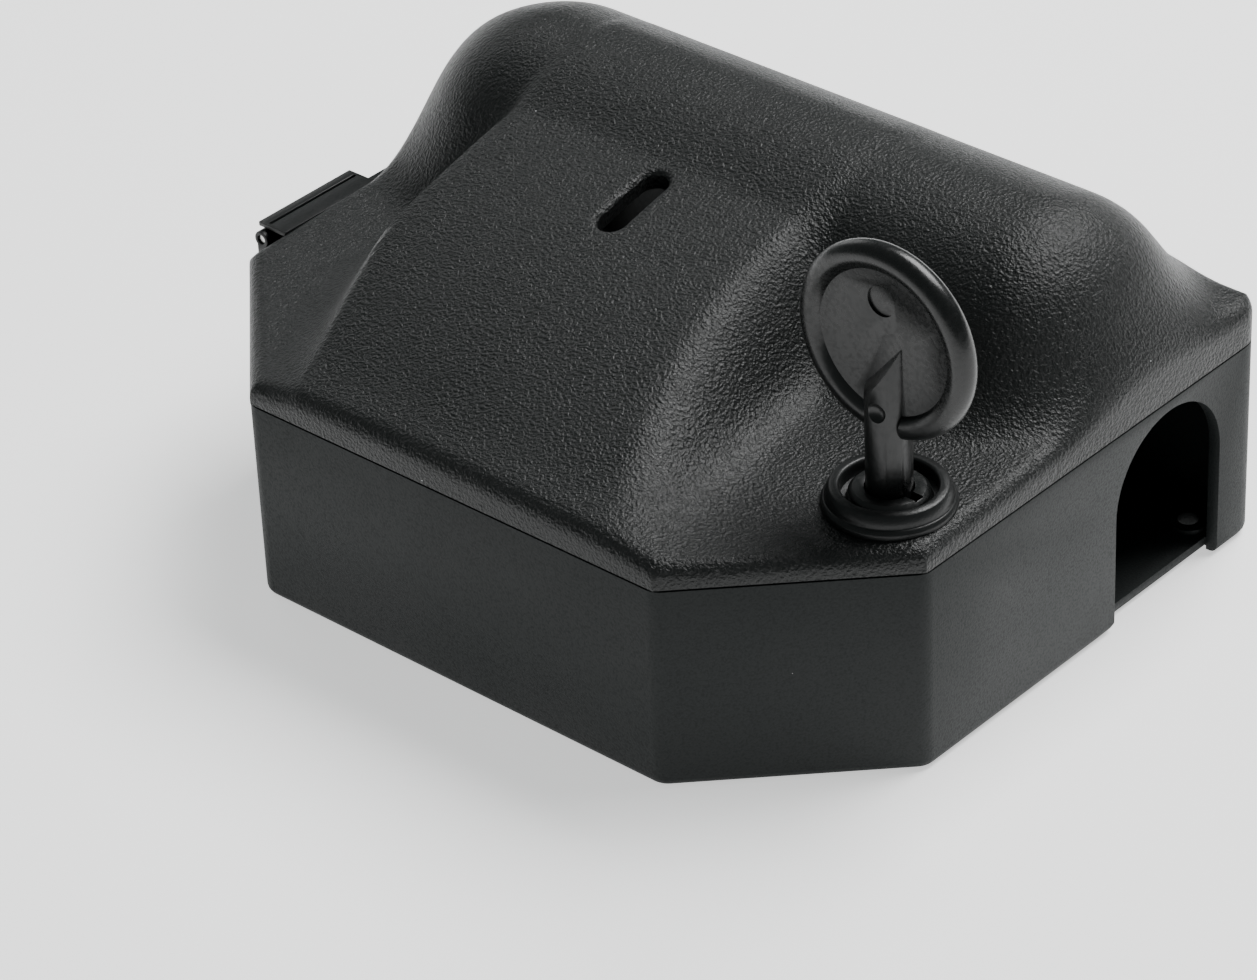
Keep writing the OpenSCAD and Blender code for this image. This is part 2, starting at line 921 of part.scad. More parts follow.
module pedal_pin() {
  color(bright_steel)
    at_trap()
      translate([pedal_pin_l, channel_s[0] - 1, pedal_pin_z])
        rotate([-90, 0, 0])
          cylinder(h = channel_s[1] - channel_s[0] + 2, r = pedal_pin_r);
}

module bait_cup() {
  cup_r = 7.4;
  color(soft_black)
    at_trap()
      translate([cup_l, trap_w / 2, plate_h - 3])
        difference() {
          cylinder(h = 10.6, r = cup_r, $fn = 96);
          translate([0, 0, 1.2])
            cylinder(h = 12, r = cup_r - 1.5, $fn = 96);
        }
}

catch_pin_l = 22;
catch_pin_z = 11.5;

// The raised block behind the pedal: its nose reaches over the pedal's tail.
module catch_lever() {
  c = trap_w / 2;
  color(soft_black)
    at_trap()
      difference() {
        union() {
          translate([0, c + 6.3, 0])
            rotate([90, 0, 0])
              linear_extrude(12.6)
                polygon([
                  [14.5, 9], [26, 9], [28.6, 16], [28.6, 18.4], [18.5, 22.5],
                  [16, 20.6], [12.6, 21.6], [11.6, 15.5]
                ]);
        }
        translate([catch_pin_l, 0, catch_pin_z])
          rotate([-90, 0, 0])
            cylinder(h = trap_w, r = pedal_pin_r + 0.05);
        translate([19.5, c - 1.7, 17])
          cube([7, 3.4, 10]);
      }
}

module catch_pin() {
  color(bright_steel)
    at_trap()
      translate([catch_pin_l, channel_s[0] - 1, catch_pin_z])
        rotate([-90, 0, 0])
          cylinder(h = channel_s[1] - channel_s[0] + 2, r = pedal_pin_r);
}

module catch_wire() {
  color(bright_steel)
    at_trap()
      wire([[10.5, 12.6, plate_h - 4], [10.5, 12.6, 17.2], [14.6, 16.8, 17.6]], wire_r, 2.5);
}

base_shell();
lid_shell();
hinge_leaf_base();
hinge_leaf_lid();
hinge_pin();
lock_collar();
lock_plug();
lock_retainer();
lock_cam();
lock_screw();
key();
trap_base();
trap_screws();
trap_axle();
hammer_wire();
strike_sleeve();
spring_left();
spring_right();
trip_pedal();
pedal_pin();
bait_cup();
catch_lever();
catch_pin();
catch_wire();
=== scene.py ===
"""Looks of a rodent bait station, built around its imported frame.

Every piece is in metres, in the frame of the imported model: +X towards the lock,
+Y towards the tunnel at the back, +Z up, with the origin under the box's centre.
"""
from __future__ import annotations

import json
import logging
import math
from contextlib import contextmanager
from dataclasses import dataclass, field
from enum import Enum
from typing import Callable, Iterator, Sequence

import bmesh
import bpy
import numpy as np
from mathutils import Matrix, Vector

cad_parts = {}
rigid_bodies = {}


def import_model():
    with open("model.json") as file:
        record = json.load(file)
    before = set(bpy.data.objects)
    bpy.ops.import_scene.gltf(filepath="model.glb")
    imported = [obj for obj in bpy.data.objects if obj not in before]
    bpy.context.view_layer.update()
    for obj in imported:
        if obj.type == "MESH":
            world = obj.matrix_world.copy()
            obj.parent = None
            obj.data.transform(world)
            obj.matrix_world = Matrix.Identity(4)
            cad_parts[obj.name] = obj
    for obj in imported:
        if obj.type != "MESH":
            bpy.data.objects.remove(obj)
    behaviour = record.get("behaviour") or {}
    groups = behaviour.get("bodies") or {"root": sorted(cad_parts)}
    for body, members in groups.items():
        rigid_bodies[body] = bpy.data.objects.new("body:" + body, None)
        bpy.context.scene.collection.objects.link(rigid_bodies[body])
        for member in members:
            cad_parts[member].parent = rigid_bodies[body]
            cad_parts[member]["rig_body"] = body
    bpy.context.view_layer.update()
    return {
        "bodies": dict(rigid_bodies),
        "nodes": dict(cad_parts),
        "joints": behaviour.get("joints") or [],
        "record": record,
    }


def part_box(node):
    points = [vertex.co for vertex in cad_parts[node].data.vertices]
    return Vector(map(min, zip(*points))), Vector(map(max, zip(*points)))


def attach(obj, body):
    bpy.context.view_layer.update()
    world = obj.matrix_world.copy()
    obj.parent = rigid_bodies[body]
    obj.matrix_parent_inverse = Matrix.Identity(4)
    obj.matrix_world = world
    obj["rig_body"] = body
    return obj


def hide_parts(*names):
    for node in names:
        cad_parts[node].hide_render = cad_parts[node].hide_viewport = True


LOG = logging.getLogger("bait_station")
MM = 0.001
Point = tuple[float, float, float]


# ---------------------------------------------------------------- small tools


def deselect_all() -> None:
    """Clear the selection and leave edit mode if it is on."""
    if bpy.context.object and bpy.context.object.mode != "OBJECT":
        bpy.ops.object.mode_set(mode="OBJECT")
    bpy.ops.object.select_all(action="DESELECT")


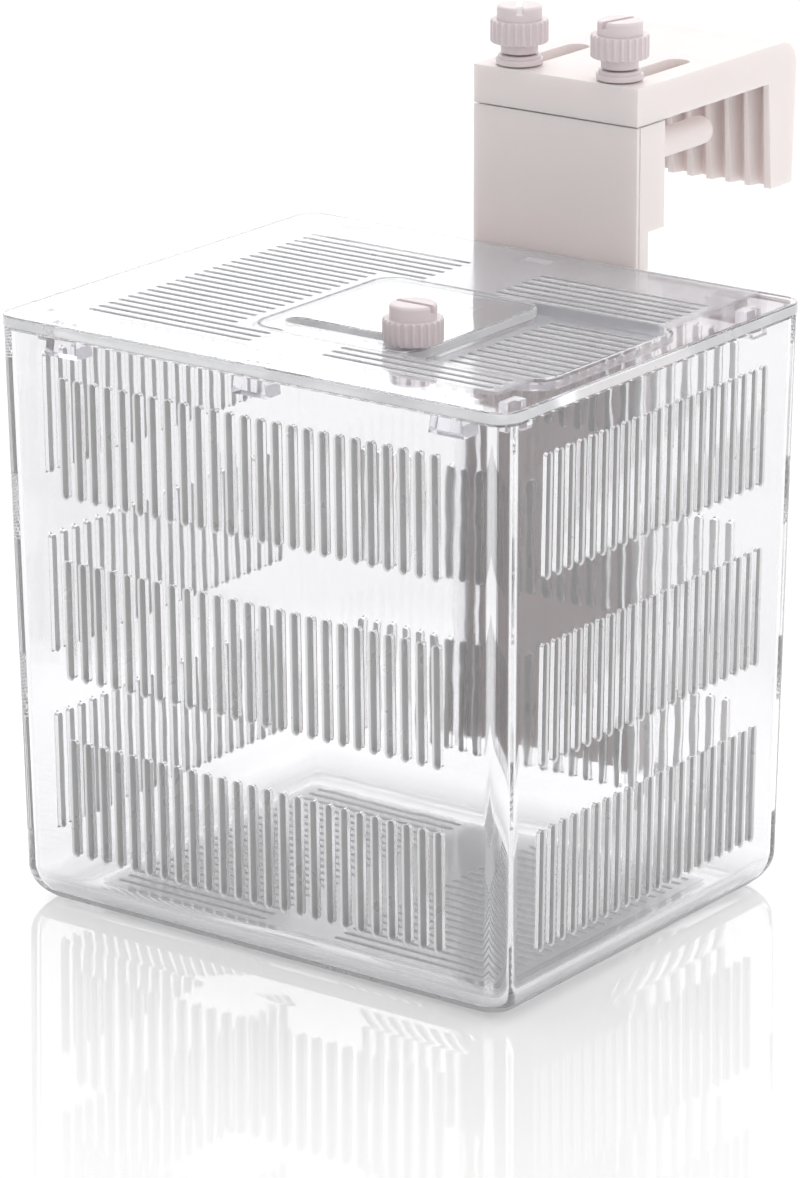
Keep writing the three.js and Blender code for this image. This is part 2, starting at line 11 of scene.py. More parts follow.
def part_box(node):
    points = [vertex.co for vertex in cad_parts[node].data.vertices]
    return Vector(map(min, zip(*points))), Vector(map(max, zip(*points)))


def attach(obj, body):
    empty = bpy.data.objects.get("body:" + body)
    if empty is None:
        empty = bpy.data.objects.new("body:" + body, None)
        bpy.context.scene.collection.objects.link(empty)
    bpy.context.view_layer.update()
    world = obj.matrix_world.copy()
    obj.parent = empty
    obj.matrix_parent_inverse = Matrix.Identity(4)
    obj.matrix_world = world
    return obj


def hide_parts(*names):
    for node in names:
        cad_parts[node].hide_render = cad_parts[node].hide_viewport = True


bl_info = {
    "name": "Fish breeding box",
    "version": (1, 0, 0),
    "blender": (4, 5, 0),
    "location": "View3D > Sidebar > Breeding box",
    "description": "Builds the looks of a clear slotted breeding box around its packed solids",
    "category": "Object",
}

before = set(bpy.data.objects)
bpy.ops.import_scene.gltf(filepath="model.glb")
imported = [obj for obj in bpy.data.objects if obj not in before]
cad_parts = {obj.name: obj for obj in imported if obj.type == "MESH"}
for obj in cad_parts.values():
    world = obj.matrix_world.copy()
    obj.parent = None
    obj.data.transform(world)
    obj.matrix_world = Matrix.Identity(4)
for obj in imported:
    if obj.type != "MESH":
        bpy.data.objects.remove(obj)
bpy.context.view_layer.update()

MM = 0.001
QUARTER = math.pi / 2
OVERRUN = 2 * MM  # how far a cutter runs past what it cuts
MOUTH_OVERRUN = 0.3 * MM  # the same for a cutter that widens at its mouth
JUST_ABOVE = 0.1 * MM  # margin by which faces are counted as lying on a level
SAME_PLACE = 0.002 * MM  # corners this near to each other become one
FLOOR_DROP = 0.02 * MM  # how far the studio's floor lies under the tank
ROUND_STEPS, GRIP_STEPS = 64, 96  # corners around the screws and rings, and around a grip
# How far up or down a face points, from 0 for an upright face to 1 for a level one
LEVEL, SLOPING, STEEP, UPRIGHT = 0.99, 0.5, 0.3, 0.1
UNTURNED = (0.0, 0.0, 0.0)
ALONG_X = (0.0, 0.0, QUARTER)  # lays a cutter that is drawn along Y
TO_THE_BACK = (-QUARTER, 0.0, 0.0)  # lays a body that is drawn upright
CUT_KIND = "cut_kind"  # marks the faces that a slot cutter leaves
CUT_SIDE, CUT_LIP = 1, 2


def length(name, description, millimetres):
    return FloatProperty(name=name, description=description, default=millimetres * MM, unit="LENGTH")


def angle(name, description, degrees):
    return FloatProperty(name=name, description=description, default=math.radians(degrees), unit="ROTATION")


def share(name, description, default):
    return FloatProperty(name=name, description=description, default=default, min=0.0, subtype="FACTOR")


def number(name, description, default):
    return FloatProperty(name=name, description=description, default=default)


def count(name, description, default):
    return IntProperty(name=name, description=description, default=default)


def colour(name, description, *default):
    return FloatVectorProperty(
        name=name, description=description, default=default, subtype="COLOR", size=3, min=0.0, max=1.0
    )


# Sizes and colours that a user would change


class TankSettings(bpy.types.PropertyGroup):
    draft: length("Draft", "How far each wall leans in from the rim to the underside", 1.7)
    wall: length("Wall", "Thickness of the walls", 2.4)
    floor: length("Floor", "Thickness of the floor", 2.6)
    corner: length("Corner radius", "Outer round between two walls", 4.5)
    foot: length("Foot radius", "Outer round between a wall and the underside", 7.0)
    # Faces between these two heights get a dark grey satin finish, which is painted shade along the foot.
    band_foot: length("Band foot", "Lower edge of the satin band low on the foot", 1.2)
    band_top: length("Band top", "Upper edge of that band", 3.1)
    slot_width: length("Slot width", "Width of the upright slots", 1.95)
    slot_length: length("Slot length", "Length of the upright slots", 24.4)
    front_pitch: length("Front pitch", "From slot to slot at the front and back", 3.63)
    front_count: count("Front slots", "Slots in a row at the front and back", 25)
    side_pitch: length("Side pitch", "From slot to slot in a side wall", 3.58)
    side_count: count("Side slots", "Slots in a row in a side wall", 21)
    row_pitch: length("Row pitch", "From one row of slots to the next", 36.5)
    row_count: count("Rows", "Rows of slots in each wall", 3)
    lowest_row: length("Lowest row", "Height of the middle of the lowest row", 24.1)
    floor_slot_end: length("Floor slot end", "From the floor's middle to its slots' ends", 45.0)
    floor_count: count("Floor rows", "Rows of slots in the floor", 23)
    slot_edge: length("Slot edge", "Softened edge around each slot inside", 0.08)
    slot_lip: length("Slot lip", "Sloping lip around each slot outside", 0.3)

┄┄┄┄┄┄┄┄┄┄

▸ **REQUIRED TASK**: Copy out precisely the lines that begin at the line containing "base_shell();" and end at the line containing "from __future__ import annotations", including both; write nothing else.

▸ **OUTPUT BELOW**:
base_shell();
lid_shell();
hinge_leaf_base();
hinge_leaf_lid();
hinge_pin();
lock_collar();
lock_plug();
lock_retainer();
lock_cam();
lock_screw();
key();
trap_base();
trap_screws();
trap_axle();
hammer_wire();
strike_sleeve();
spring_left();
spring_right();
trip_pedal();
pedal_pin();
bait_cup();
catch_lever();
catch_pin();
catch_wire();
=== scene.py ===
"""Looks of a rodent bait station, built around its imported frame.

Every piece is in metres, in the frame of the imported model: +X towards the lock,
+Y towards the tunnel at the back, +Z up, with the origin under the box's centre.
"""
from __future__ import annotations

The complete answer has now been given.